Weidner played in true Desmond form atop the snaking, sinister bass line of the following number, adding a soft, cool edge to the implied menace of Landfermann's playing. After a sudden stop, the trio introduced their finale. They moved through its high, abrasive basslines and low harp notes to sharp pauses at its end. The sax then took up a high note that sang throughout the small theater, packing the room with all the music and poetry that can be carried in a single note. Beneath the harp's jazzy, vaguely Spanish chords in the encore, the bowed bass added a sense of suspense and menace while the sax occupied the role often forced upon it as that of the "cool" jazzman. Yet, in this fresh context, the role took on an extra dimension. As the ending flourish rang out, the crowd stood to cheer this new dimension, a plane that only existed for an hour or so in a small theatre on the west coast of Ireland.

Pechlof's show began in the late afternoon. The day darkened and cooled into evening and the final performance of the 2018 Galway Jazz Festival. The faithful returned to their seats in An Taibhdhearc, where Julia Hulsmann would spread her music out like a seller's crafts in a bazaar. A fistful of punters were there to experience the ingenuity and brilliance of Hülsmann and her bandmates.

Their opener, "You And You," was composed by drummer Heinrich Köbberling. Its opening wide piano chords rang through the small venue and gave a sense of the infinite space lurking between all objects. Hülsmann repeated one note against the subtle dissonance of her chords while Köbberling played with one brush and a bare hand. The sound of flesh on snare drum made a sharp interjection across the piano's gentle, bluesy melodicism.

Over left hand block chords Hülsmann played glistening, classically influenced high notes while Marc Muellbauer's understated basslines anchored the trio's jazz foundations. He slid subtly through his solo, popping harmonics through the air with precision. All the while Hülsmann seemed to barely brush the notes from the keys. She played with a lithe, deft touch, never overpowering her bandmates or hogging the limelight, but always playing with confidence.

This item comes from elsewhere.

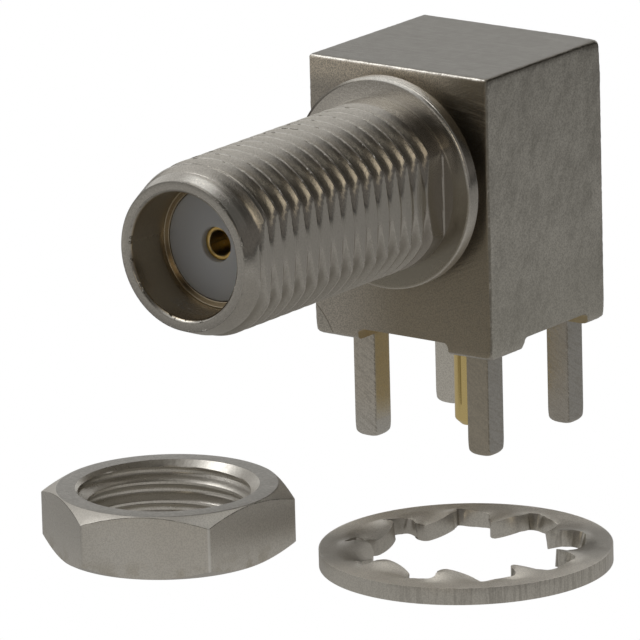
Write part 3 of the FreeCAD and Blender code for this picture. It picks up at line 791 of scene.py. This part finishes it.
# One ninth of the inner edge, from the middle of a gap to the middle of a tooth and its mirror image
edge = [on_circle(WASHER_ROOT, d) for d in np.linspace(-20.0, -16.6, 6)]
bends = [on_circle(WASHER_ROOT, -15.6), Vector((WASHER_ROOT - 0.02, -TOOTH_ROOT_HALF - 0.02)),
         Vector((3.88, -0.79)), Vector((WASHER_TIP + 0.02, -0.74)), Vector((WASHER_TIP, 0.0))]
for start, middle, end in (bends[:3], bends[2:]):
    edge += [start * (1 - t) ** 2 + middle * 2 * t * (1 - t) + end * t ** 2
             for t in np.linspace(0.0, 1.0, 15)[:-1]]
edge.append(bends[-1])
edge += [Vector((place.x, -place.y)) for place in reversed(edge[:-1])]


def bent(place):
    """Lift a point of the flat blank: each tooth twists about its middle line, more and more to its tip."""
    radius, degrees = place.length, math.degrees(math.atan2(place.y, place.x))
    share = min(max((4.60 - radius) / 1.20, 0.0), 1.0)
    fade = min(max((20.0 - abs(degrees)) / 9.0, 0.0), 1.0)
    twist = math.radians(TIP_TWIST) * share ** 2 * (3 - 2 * share) * fade ** 2 * (3 - 2 * fade)
    lift = min(max(place.y * math.sin(twist), -MOST_LIFT), MOST_LIFT)
    return Vector((place.x, place.y * math.cos(twist), -lift))


levels = [0.0, 0.06, 0.2, 0.34, 0.46, 0.56, 0.64, 0.71, 0.77, 0.82, 0.87, 0.91, 0.95, 0.98, 1.0]
points = [bent(on_circle(WASHER_OUTER, degrees).lerp(place, level)) * MM
          for place, degrees in zip(edge, np.linspace(-20.0, 20.0, len(edge))) for level in levels]
sector = new_mesh("sector", points, grid_faces(len(edge), len(levels)))

washer_finish = Finish("nickel_on_washer", DULL_NICKEL, 0.34)
flat = washer_finish.up.unsigned().above(0.3, 0.7)
washer_finish.relief(washer_finish.noise((5.0, 5.0, 0.8)) * (1.0 - flat), 0.007)
washer_finish.relief(washer_finish.even_noise(2.2, 2.0), 0.007)
washer_finish.relief(washer_finish.even_noise(10.0, 2.0), 0.004)
washer_finish.relief(washer_finish.even_noise(0.9, 1.0) * flat, 0.03)
# The flat faces painted darker, and painted lighter towards the near and far sides of the ring along the
# view, as the light falls on them; the edges lighter, and darker towards low X
washer_finish.stain(flat, (0.49, 0.47, 0.435))
away = ((washer_finish.y - WASHER_Y) * math.cos(VIEW_TURN)
        - (washer_finish.x - WASHER_X) * math.sin(VIEW_TURN)).unsigned()
washer_finish.stain(away.above(0.9, 3.3) * flat, (0.98, 0.94, 0.87))
washer_finish.stain(1.0 - flat, (0.74, 0.715, 0.66))
washer_finish.stain(washer_finish.x.below(5.6, 8.2) * (1.0 - flat) * 0.8, (0.42, 0.395, 0.355))
sheared = washer_finish.noise((7.0, 7.0, 0.6), detail=5.0, roughness=0.75).above(0.45, 0.60)
washer_finish.stain(sheared * washer_finish.x.above(8.0, 13.0) * (1.0 - flat) * 0.5, (0.42, 0.40, 0.36))
washer_finish.speckle(0.20)
washer_finish.rough(washer_finish.even_noise(3.0) * 0.16 + 0.26 + flat * 0.10)


def thicken(carrier):
    solid = carrier.modifiers.new("thick", "SOLIDIFY")
    solid.thickness = WASHER_THICK * MM
    solid.offset = 0.0
    tumbled = carrier.modifiers.new("tumbled", "BEVEL")
    tumbled.width = 0.05 * MM
    tumbled.segments = 3
    tumbled.limit_method = "ANGLE"
    tumbled.angle_limit = math.radians(50.0)


washer = applied(run_rule(repeat_round, sector, {"Count": 9}, washer_finish), thicken)
washer.transform(ON_WASHER)
piece("lock_washer", washer, washer_finish, ["lock_washer"], 40.0)


# Camera, floor and light
# The camera stands where the photograph was taken from. The floor is pale, and a soft studio tent lights
# the metal: a bright wall behind, a bright ceiling, and the darker room round the camera.

camera = bpy.data.objects.new("camera", bpy.data.cameras.new("camera"))
bpy.context.scene.collection.objects.link(camera)
bpy.context.scene.camera = camera
camera.data.lens = 500.95
camera.data.sensor_width = 36.0
camera.data.clip_start = 0.01
picture_right, picture_up = (0.8054, 0.5922, -0.0252), (-0.1371, 0.2274, 0.9641)
towards_camera, camera_place = (0.5767, -0.7730, 0.2643), (0.1842025, -0.2559609, 0.0866523)
looking = Matrix((picture_right, picture_up, towards_camera)).transposed().to_4x4()
camera.matrix_world = Matrix.Translation(camera_place) @ looking


def lit_tree(owner, seen, lights, output):
    """A material or world that the camera sees in one light and the metal mirrors in another."""
    owner.use_nodes = True
    tree = owner.node_tree
    tree.nodes.clear()
    ray = add(tree, "ShaderNodeLightPath").outputs["Is Camera Ray"]
    both = add(tree, "ShaderNodeMixShader", {0: ray, 1: lights(tree), 2: add(tree, seen, {
        "Color": (1.0, 1.0, 1.0, 1.0), "Strength": 1.0}).outputs[0]})
    add(tree, output, {0: both.outputs[0]})


def floor_light(tree):
    """Pale paper that glows, painted darker far out and behind, with a painted shadow of the barrel and nut
    in front and a painted pool of light farther out.
    """
    place = in_millimetres(tree)
    x, y, _ = parts(tree, place)
    strength = 0.36 - distance(tree, place, (0.0, -6.0, 0.0)).above(62.0, 120.0) * 0.26
    strength = strength - distance(tree, place, (-15.0, -29.0, 0.0)).below(9.0, 20.0) * 0.13
    strength = strength + distance(tree, place, (-33.0, -46.0, 0.0)).below(3.0, 10.5) * 0.28
    strength = strength - (x * 0.6 + y * 0.8).above(12.0, 30.0) * 0.09
    return add(tree, "ShaderNodeEmission", {"Color": (1.0, 0.97, 0.92, 1.0),
                                            "Strength": strength}).outputs[0]


floor = bpy.data.objects.new("floor", box_mesh(
    "floor", (-300, -300, LEG_END - 1), (300, 300, LEG_END), Matrix()))
bpy.context.scene.collection.objects.link(floor)
paper = bpy.data.materials.new("paper")
lit_tree(paper, "ShaderNodeEmission", floor_light, "ShaderNodeOutputMaterial")
floor.data.materials.append(paper)

# Soft round patches of the tent: azimuth from -Y towards +X, elevation, inner and outer size, colour
PATCHES = [
    (-90.0, 64.0, 14.0, 42.0, (0.62, 0.61, 0.59)),
    (80.0, 56.0, 14.0, 36.0, (0.055, 0.053, 0.048)),
    (-50.0, 38.0, 10.0, 45.0, (0.66, 0.65, 0.63)),
    (-143.0, 8.0, 22.0, 50.0, (0.66, 0.65, 0.63)),
    (155.0, 28.0, 12.0, 30.0, (0.03, 0.028, 0.024)),
    *[(azimuth, elevation, 2.0, 6.0, (2.1, 2.05, 1.93)) for azimuth, elevation in (
        (-150.0, 53.0), (-168.0, 56.0), (173.0, 58.0), (154.0, 59.0))],
    (10.0, 30.0, 10.0, 26.0, (0.03, 0.026, 0.02)),
    (17.0, 13.0, 3.0, 11.0, (1.10, 0.96, 0.74)),
]


def tent_light(tree):
    look = add(tree, "ShaderNodeTexCoord").outputs["Generated"]
    shade = (0.14, 0.13, 0.12, 1.0)
    for azimuth, elevation, inner, outer, colour in PATCHES:
        a, e = math.radians(azimuth), math.radians(elevation)
        centre = (math.sin(a) * math.cos(e), -math.cos(a) * math.cos(e), math.sin(e))
        near = add(tree, "ShaderNodeVectorMath", {0: look, 1: centre}, operation="DOT_PRODUCT")
        share = Term(tree, near.outputs["Value"]).above(math.cos(math.radians(outer)),
                                                        math.cos(math.radians(inner)))
        shade = add(tree, "ShaderNodeMix", {0: share, 6: shade, 7: (*colour, 1.0)},
                    data_type="RGBA").outputs[2]
    return add(tree, "ShaderNodeBackground", {"Color": shade, "Strength": 1.0}).outputs[0]


world = bpy.data.worlds.new("studio")
bpy.context.scene.world = world
lit_tree(world, "ShaderNodeBackground", tent_light, "ShaderNodeOutputWorld")

softbox = bpy.data.objects.new("softbox", bpy.data.lights.new("softbox", "AREA"))
bpy.context.scene.collection.objects.link(softbox)
softbox.data.size = 0.11
softbox.data.energy = 0.075
softbox.location = (-0.155, -0.075, 0.235)
softbox.rotation_euler = (Vector((0.0, -0.008, 0.0)) - softbox.location).to_track_quat("-Z", "Y").to_euler()

bpy.context.scene.view_settings.view_transform = "Standard"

When the bass joined for the cadence's unison riff, it was a testament to the spirit of cooperation sparking between the bandmates throughout the show.

The following tune was based on a central Asian pop song, followed by "J.J.," the song that lay waiting beyond. Next, the soft, slightly dissonant opening of "Weit Weg (Faraway)" pulled the crowd as if it were being led by the finest of silvery hairs. Muellbauer shook his strings with a lovely wide vibrato. The singing quality of his solo, played in the upper reaches of the neck, evoked the spirit of great vocalists. The lyricism of the trio on this soft, gentle tune seemed to caress the airwaves rather than mold them. Hülsmann moved swiftly from major key licks to a doozy of a minor chord. The brushed, atmospheric drums favored textures and feelings over conventional rhythms, boosting the bass's harmonics and bringing the tune full circle to its opening passage, having lost none of its sheen.

"Soon" moved on an angular, disjointed left-hand piano riff. The tune's curves and contours segued into a reimagining of Radiohead's "All I Need." Hülsmann's piano tone was firm and confident as the group ventured onwards to the repeated chord groove at the song's close. She leaned in close over the keyboard to bounce that one-chord rhythm off the ivories, and a similarly angular groove ushered in "Who's Next." The bass stayed low for this number, growling and rumbling beneath the piano's humorous descending chords, before it leapt an octave, jumping with the song's stop/start rhythm and falling with the chords. Hülsmann's left hand dangled by her side for a moment and then resumed its place on the keys for a glorious clash between the two hands' chords. The groove hardened as she played staccato left-hand chords in sync with the snare. The piano's note rose as the bass's notes fell. Hülsmann then leaned a shoulder into the keyboard, jolting back to an upright position as the song ended sharply and suddenly like a guillotine-drop.

For the last song, "Der Mond (The Moon)," chords overlapped each other, running over the melodic highs of the bass line like a stream over rocks. Over Köbberling's brilliantly tasteful drumming, Hülsmann reached into the piano and started plucking zips and zings from the piano strings while Muellbauer bowed his bass far below those sharp highs. They moved into a repeated, two-chord riff. Muellbauer shot harmonics off with the precision of a sniper's bullets. His scraping, dark bass carried the trio to the song's grand finale. A dissonant closing hung in the air like an avalanche waiting to happen, a distinct contrast to the soft, teasing end of their encore "The Water" by Leslie Feist, the tantalizing fading final notes of the 2018 Galway Jazz Festival.

A jam session in the Black Gate Cultural Centre's basement rolled on into the wee hours and the night would roll on further to day. The festival truly ended there, suspended brilliantly just out of reach, hanging by the finest thread of shining, mercurial music.